■ EXERCISE MATERIAL ■
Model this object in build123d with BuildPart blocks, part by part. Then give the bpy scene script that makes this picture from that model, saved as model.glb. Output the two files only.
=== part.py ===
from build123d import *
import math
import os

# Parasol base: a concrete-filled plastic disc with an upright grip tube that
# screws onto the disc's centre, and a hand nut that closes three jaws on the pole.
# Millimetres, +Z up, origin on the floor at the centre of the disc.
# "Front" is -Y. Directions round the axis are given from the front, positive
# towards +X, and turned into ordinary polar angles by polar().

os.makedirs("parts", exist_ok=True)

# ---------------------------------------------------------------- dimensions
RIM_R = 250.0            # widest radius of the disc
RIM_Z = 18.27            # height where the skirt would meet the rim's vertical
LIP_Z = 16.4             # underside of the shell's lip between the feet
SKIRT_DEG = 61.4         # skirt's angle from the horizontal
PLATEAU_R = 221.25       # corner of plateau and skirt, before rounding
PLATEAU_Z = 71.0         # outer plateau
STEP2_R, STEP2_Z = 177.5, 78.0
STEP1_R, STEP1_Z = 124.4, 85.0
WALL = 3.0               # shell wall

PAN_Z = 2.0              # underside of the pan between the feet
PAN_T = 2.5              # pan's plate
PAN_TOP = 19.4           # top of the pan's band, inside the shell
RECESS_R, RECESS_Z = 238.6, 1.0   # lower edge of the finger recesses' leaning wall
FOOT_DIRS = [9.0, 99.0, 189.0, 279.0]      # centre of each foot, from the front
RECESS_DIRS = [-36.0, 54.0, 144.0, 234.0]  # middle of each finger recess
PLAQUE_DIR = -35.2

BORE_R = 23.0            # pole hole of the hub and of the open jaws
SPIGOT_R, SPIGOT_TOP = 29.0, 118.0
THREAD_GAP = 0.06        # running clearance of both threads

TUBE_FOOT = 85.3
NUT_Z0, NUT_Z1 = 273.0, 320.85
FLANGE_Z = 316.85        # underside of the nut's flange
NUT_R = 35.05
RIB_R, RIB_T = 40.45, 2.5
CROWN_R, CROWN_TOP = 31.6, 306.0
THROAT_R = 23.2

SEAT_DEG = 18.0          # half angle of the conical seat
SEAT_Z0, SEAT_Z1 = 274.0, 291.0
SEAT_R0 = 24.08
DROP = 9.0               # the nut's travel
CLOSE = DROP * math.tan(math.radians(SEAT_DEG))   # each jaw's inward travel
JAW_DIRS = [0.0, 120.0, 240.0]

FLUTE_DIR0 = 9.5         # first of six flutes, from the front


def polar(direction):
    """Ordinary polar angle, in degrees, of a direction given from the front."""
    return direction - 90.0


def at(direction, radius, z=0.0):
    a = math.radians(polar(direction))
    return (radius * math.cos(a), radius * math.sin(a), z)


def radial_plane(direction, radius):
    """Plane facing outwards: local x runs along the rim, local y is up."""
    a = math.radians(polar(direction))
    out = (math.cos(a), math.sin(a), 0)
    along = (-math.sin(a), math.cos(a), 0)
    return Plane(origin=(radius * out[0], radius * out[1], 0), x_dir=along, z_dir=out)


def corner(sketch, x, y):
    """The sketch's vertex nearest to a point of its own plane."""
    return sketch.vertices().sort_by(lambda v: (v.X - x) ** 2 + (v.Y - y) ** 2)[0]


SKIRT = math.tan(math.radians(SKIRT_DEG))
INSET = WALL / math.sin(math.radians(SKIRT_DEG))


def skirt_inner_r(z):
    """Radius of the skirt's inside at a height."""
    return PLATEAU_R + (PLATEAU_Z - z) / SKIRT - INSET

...

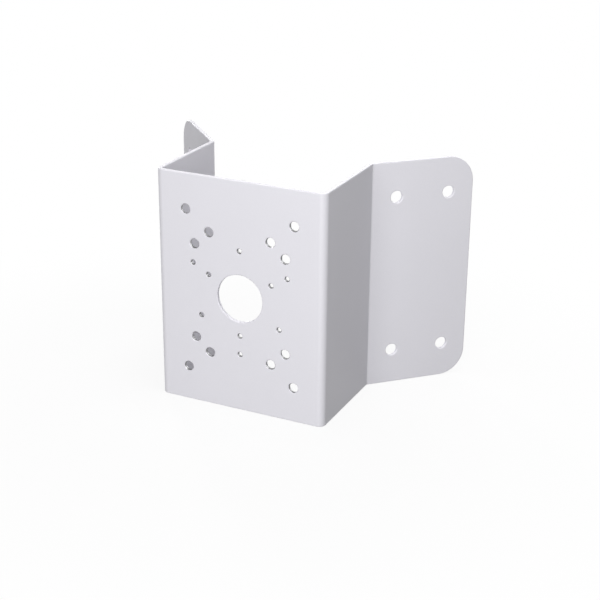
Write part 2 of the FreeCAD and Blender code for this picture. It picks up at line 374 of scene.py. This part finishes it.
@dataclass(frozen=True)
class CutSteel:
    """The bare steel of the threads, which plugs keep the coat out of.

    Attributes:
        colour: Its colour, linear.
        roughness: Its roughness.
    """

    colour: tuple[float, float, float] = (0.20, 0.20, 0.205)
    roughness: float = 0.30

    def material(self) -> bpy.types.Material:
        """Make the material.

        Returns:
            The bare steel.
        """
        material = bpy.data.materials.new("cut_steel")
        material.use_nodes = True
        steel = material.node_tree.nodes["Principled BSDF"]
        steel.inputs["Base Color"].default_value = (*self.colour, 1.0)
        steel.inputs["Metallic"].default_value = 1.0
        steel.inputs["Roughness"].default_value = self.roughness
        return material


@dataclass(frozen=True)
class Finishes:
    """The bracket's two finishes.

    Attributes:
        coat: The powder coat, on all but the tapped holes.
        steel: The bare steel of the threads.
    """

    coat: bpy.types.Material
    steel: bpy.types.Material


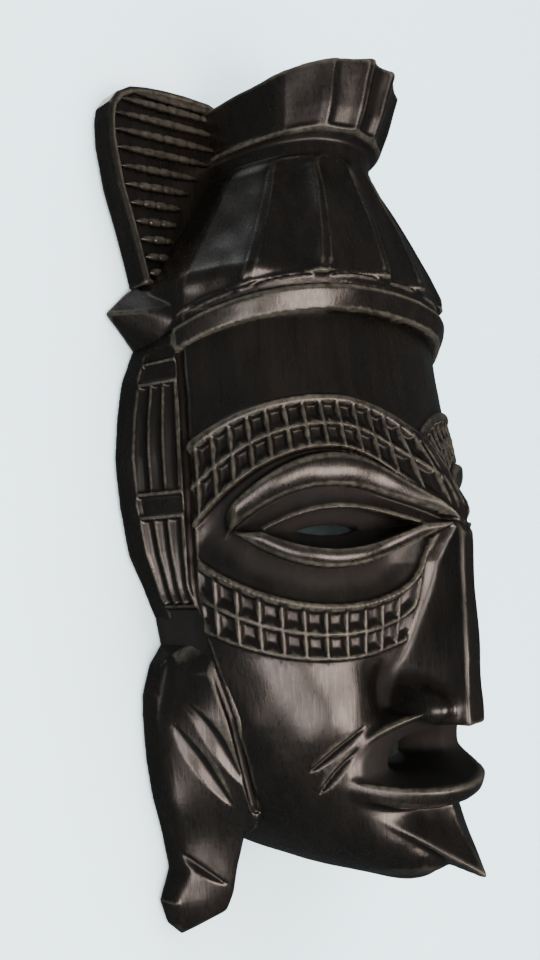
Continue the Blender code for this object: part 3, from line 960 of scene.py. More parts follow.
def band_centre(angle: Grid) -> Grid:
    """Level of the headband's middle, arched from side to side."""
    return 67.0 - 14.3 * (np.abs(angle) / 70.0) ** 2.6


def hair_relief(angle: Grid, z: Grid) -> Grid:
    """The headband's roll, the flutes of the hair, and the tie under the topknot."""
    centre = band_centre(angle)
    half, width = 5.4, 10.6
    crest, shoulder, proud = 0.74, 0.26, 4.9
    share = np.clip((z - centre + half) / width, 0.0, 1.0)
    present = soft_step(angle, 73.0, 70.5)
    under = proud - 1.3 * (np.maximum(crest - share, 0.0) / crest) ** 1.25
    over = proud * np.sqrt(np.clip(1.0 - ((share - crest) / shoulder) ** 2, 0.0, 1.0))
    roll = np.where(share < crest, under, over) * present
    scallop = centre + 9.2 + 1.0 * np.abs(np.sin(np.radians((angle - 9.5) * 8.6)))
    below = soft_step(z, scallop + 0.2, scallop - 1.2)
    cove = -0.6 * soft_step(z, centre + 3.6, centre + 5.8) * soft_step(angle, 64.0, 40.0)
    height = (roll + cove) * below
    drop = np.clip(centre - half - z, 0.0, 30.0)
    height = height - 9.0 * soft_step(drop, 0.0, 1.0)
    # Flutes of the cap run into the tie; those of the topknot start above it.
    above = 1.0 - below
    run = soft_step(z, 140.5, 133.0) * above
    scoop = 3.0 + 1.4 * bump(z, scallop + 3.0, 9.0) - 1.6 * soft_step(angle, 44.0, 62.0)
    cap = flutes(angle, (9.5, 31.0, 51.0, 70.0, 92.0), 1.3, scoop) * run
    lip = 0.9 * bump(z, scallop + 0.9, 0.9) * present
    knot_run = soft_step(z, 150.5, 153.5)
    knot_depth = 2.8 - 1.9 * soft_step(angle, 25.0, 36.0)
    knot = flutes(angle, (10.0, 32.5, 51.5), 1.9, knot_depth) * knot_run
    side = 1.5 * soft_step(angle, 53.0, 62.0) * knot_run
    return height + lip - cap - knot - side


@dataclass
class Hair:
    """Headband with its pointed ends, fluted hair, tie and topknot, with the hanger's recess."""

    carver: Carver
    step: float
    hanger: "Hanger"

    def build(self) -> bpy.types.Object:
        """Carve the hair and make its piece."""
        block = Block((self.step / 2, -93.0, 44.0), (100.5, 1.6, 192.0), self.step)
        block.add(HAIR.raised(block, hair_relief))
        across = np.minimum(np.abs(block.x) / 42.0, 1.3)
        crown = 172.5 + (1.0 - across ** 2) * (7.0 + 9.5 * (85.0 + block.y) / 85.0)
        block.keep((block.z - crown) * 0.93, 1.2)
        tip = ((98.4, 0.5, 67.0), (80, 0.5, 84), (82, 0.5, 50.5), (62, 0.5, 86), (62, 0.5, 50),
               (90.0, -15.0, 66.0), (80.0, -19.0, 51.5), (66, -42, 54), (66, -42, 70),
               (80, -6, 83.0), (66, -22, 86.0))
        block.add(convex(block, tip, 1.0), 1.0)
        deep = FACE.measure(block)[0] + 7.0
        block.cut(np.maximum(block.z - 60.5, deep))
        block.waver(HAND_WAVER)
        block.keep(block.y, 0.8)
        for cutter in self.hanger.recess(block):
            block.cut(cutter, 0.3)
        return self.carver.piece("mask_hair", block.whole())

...

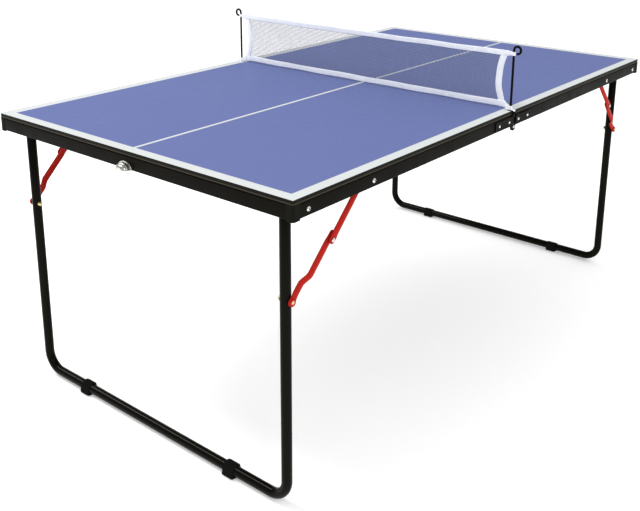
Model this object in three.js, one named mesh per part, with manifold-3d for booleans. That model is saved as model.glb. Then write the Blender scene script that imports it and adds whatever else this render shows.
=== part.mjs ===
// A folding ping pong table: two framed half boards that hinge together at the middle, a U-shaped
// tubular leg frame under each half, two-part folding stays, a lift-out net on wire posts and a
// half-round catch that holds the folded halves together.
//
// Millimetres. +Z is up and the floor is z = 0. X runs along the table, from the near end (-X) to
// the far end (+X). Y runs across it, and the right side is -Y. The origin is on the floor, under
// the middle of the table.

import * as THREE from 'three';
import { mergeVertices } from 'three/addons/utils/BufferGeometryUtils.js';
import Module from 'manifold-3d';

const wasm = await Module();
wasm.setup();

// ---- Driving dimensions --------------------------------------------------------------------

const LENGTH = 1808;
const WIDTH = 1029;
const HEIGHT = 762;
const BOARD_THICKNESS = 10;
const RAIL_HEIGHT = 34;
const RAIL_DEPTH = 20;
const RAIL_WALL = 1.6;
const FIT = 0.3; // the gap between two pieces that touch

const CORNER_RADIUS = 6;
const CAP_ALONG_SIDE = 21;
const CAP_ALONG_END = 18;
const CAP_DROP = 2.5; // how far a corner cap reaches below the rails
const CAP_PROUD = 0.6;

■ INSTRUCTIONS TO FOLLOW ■
Identify the lines that contain the string "code", and copy every one of them.

■ RESPONSE ■
Write part 2 of the FreeCAD and Blender code for this picture. It picks up at line 374 of scene.py. This part finishes it.
Continue the Blender code for this object: part 3, from line 960 of scene.py. More parts follow.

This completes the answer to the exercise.